> [Given request]: In the listing below, find every line with the string "from" and pull it out.

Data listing
-- -- --

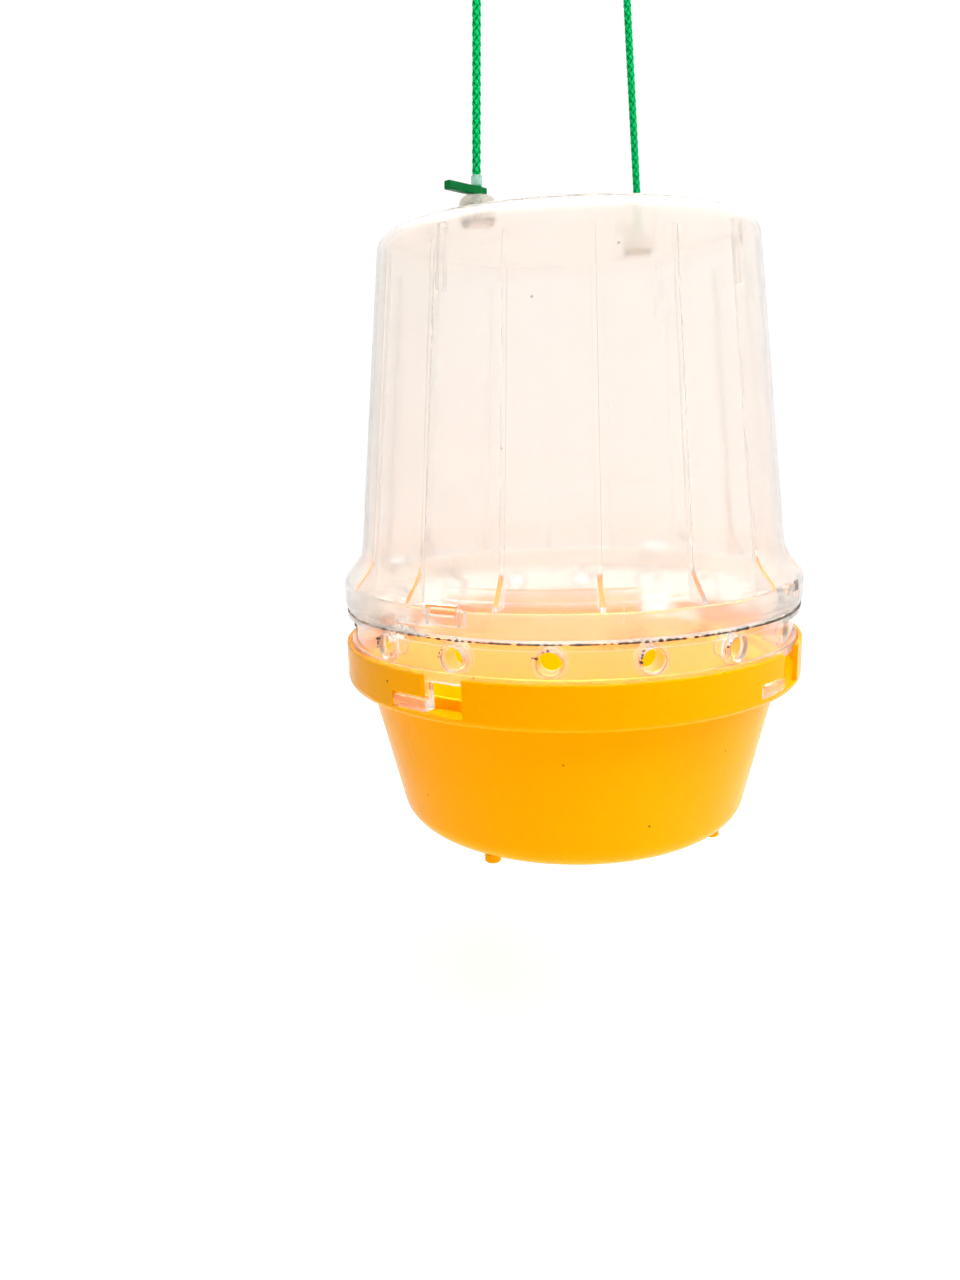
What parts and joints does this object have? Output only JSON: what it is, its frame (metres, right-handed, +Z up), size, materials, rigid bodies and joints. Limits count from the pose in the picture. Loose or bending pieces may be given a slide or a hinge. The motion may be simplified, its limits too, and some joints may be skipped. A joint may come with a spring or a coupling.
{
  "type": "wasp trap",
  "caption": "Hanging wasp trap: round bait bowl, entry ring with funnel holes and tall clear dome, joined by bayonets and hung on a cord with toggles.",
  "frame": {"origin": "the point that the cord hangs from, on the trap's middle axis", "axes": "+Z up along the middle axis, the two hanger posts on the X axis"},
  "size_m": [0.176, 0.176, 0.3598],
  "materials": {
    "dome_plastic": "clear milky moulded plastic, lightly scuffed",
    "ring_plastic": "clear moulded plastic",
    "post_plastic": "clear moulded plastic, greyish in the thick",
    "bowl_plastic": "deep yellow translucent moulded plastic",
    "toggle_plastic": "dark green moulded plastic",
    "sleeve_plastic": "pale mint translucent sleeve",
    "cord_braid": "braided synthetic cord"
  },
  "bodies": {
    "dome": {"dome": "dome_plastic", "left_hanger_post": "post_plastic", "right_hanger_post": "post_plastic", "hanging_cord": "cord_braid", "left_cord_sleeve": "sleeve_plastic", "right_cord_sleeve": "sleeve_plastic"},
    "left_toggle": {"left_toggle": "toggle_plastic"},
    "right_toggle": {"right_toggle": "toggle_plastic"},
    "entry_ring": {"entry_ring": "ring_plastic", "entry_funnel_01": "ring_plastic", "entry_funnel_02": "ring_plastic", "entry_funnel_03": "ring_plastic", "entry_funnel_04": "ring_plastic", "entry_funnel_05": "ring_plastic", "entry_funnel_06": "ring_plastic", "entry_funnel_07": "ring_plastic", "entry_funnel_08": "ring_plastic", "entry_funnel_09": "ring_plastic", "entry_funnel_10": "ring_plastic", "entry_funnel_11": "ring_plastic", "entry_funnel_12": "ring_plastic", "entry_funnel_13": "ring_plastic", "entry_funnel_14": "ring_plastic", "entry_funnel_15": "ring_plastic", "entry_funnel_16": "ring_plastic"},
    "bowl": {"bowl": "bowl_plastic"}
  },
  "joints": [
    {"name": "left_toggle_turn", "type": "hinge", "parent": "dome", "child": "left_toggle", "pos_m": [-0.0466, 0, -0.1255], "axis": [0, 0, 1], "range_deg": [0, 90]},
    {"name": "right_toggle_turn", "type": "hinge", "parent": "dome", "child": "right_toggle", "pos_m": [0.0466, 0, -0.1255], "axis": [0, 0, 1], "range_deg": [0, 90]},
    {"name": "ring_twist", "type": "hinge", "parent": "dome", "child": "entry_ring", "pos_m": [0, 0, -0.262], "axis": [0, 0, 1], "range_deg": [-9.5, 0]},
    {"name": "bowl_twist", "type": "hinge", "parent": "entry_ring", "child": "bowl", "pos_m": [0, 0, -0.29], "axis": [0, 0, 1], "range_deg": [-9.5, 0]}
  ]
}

-- -- --

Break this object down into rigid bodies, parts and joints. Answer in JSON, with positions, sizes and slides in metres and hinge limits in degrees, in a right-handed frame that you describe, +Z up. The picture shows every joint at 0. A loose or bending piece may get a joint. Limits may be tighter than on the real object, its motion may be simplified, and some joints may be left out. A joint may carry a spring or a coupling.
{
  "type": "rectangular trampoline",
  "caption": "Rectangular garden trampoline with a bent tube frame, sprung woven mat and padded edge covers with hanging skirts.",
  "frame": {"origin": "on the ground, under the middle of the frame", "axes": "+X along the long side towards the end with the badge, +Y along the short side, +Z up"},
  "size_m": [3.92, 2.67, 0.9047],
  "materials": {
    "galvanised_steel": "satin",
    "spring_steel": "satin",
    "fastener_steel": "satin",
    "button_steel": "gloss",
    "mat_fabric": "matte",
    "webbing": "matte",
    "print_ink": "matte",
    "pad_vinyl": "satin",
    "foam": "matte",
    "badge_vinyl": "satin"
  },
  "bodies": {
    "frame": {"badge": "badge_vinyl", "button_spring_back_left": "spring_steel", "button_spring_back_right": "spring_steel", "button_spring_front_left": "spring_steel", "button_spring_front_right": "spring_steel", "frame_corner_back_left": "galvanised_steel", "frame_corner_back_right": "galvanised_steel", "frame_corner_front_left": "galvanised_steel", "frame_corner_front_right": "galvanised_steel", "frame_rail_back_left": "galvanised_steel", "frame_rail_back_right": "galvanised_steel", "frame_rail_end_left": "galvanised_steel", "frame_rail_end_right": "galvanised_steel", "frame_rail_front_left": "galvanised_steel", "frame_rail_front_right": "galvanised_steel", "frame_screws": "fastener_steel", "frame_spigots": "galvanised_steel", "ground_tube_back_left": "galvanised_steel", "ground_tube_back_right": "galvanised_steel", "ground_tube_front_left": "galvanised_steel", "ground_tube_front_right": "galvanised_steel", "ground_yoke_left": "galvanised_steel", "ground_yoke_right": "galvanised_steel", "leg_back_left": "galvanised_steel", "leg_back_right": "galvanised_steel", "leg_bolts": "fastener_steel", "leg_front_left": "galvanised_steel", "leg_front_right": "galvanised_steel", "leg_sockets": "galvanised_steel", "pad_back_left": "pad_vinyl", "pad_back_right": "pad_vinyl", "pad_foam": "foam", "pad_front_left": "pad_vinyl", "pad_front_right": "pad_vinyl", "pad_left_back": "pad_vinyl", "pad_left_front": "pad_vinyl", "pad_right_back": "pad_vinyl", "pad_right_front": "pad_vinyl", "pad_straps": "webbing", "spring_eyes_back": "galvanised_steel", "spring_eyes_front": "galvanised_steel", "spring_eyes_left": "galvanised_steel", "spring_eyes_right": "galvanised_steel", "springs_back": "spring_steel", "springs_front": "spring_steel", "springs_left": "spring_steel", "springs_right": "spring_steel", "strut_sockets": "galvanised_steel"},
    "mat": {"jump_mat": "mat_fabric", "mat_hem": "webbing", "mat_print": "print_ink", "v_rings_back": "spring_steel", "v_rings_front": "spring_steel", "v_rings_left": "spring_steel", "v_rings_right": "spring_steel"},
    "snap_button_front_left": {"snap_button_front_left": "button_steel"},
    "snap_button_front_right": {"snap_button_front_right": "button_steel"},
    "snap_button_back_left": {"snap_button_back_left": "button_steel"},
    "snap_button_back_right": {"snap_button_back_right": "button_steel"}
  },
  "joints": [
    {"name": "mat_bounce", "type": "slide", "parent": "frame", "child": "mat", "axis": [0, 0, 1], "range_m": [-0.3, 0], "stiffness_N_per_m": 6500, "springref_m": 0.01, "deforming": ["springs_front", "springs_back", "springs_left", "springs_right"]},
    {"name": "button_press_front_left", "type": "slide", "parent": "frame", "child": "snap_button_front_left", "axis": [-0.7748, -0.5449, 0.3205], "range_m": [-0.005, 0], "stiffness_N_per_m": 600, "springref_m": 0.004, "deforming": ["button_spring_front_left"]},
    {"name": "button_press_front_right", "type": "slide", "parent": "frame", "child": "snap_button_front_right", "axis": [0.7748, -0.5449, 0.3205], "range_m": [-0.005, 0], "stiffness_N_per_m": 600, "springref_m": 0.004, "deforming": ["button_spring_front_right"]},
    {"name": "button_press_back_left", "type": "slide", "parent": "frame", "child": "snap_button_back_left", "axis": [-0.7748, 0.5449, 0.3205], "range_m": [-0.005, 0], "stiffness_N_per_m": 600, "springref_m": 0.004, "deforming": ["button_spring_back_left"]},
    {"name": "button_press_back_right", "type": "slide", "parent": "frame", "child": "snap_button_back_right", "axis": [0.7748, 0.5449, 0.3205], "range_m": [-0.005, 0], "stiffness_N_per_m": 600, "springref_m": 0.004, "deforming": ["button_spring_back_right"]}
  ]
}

-- -- --

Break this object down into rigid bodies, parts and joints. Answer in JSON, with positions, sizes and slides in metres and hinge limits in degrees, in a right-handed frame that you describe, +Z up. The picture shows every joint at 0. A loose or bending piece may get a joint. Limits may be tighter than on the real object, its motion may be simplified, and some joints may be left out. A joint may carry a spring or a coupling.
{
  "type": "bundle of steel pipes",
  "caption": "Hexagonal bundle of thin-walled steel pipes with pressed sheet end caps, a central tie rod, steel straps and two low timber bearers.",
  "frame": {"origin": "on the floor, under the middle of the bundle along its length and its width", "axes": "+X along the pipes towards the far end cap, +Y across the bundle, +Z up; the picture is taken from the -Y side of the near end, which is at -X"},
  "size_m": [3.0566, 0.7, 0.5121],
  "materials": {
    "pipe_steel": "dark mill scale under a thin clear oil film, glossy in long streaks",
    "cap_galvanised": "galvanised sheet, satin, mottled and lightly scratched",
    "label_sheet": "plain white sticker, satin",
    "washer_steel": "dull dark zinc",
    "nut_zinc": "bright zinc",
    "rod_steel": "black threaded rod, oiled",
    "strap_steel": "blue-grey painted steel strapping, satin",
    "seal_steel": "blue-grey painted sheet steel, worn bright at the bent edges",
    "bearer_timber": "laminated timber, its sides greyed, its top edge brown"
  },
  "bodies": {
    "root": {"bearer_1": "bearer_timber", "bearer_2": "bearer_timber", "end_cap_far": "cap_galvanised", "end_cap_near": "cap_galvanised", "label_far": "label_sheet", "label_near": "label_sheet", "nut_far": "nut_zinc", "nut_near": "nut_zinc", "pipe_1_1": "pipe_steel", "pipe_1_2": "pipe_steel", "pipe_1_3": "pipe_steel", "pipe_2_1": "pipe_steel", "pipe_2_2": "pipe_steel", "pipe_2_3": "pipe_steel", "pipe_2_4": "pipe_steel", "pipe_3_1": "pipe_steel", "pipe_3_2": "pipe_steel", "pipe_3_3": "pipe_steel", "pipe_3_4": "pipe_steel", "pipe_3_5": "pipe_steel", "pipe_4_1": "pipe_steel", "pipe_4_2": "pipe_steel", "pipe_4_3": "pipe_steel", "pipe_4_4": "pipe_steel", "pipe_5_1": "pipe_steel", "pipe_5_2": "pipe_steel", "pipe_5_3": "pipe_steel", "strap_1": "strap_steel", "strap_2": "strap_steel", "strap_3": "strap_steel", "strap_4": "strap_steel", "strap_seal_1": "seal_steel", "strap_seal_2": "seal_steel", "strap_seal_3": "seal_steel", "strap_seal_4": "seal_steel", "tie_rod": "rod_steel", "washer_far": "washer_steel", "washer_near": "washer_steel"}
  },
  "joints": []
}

-- -- --

> [Problem solution]:
What parts and joints does this object have? Output only JSON: what it is, its frame (metres, right-handed, +Z up), size, materials, rigid bodies and joints. Limits count from the pose in the picture. Loose or bending pieces may be given a slide or a hinge. The motion may be simplified, its limits too, and some joints may be skipped. A joint may come with a spring or a coupling.
  "frame": {"origin": "the point that the cord hangs from, on the trap's middle axis", "axes": "+Z up along the middle axis, the two hanger posts on the X axis"},
  "frame": {"origin": "on the floor, under the middle of the bundle along its length and its width", "axes": "+X along the pipes towards the far end cap, +Y across the bundle, +Z up; the picture is taken from the -Y side of the near end, which is at -X"},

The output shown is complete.